One of life's hard lessons, if you are a girl, is learning that maybe you can have it all, but there is a price to pay. You can't wear shiny shoes into the world and keep them bright. And if you don't wear them into the world, no one believes you have shiny shoes. Later I had a pair of t-strap shoes, with an extra bit of shininess, which provided hours of entertainment in church while adult voices droned. I could straighten the t, make it crooked, see how far I could push the vertical bit to one side before my older sister began to slowly, discreetly, pinch me.

Shine, sadly, is hard to find now, at least on people's feet. The world is no dirtier or dustier, and people probably like a good party as much as they used to. So I wonder where all the shine has gone, and why. The one exception seems to be men's dress shoes, which they wear to work. I think these survive because it's one of the few things an employee can really feel he has control over. When the boss is disparaging, rub your toe hard against your pant leg, keep your head down and smile at yourself.

Maybe shine is a nuisance unless you pass every day through Grand Central Station in New York where (I hope) you can still buy a good shine. I moved to Paris a few years ago with not quite enough money in my pocket to feed myself and the first month I found myself cleaning house for a bourgeois French couple whose regular "help" had suddenly disappeared. I dusted the ring of 12 Louis XV gold-leafed chairs that stood like sentries around the rim of a large, slightly frayed and worn antique French carpet. It was a hostile room, with no other furniture. I closed the doors on this formal sitting room and moved down the hall to clean the tiny, dimly lit kitchen where old hens stewed in a pot next to a pile of half-price brussels sprouts.

I was instructed to clean a lineup of shoes that were worn and patched and worn and patched again. Nay, not clean, but shine until they glowed.
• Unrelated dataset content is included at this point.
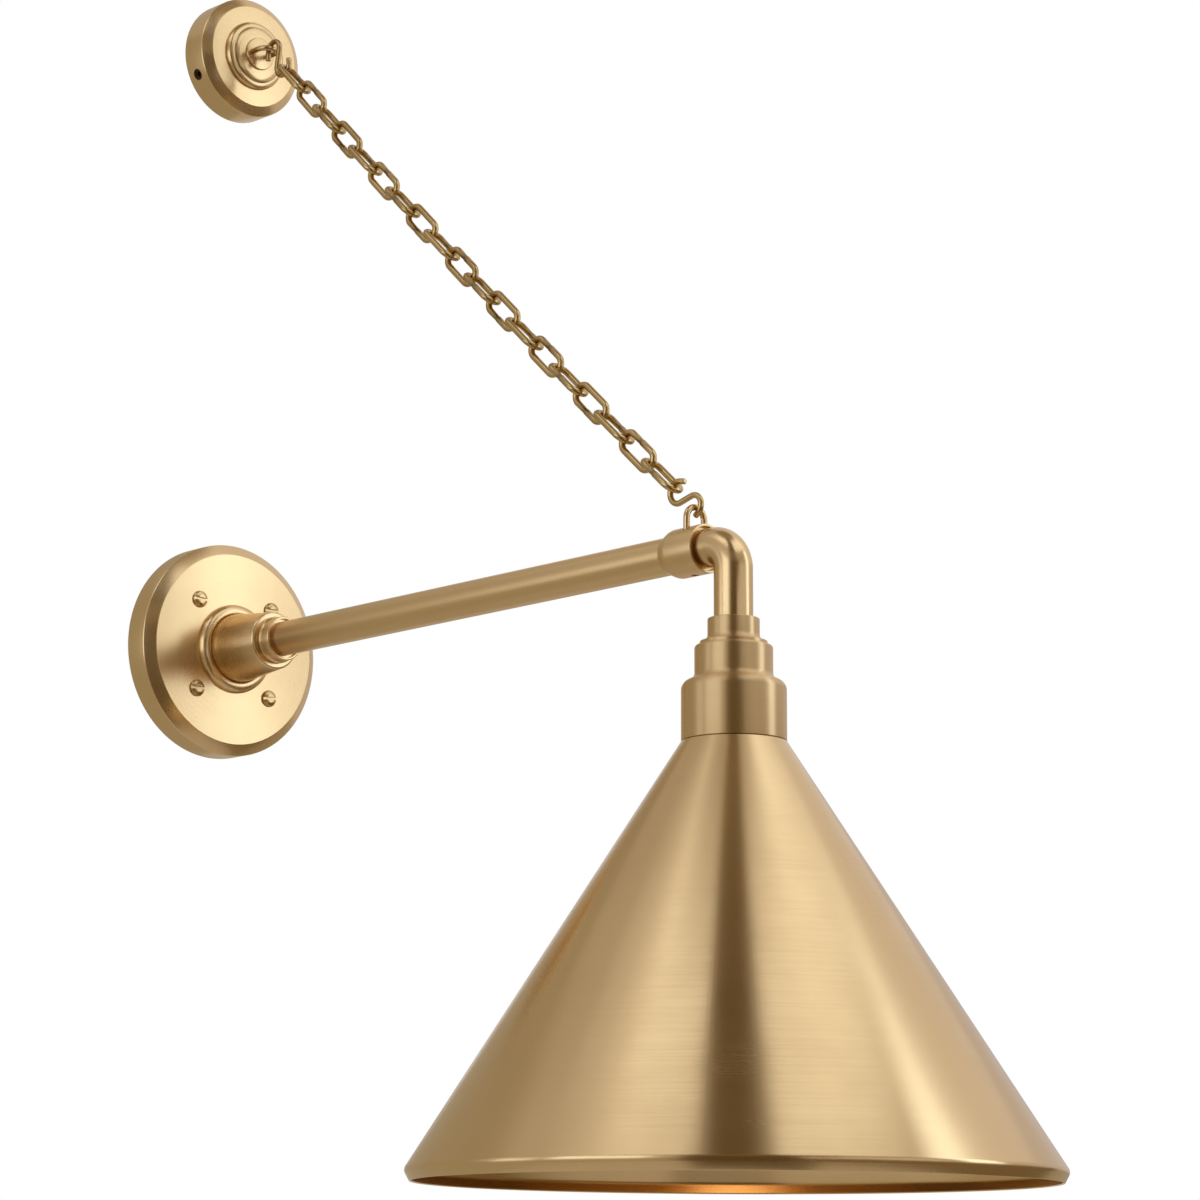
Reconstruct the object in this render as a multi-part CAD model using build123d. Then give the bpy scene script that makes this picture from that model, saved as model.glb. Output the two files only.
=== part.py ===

They, too, seemed hostile until I realized they were fighting a losing battle, trying to maintain a certain patina that did not match the family's fading fortunes.

Without being able to point my toe to the moment, all of our lives grew a little duller one day, for shine went out of fashion and mostly stayed out there. I won't confess to peeking in other people's closets, but I feel confident stating that most people have messy shoe cupboards, with a few old tins with caked shoe polish in a faded plastic bag, and piles of soft shoes that never did shine and never will.

It would take a strong individualist to buy a pair of sparkling new mary janes and wear them. Like many women, I suspect, now and again I give way instead to an impulse to buy totally impractical shoes that let me dream a little (of long legs and the ability to dance all night in high heels), and to remember first loves. These shoes don't embarrass by out-and-out shining, but when I look down at them, from a long way up, there is a subtle glow.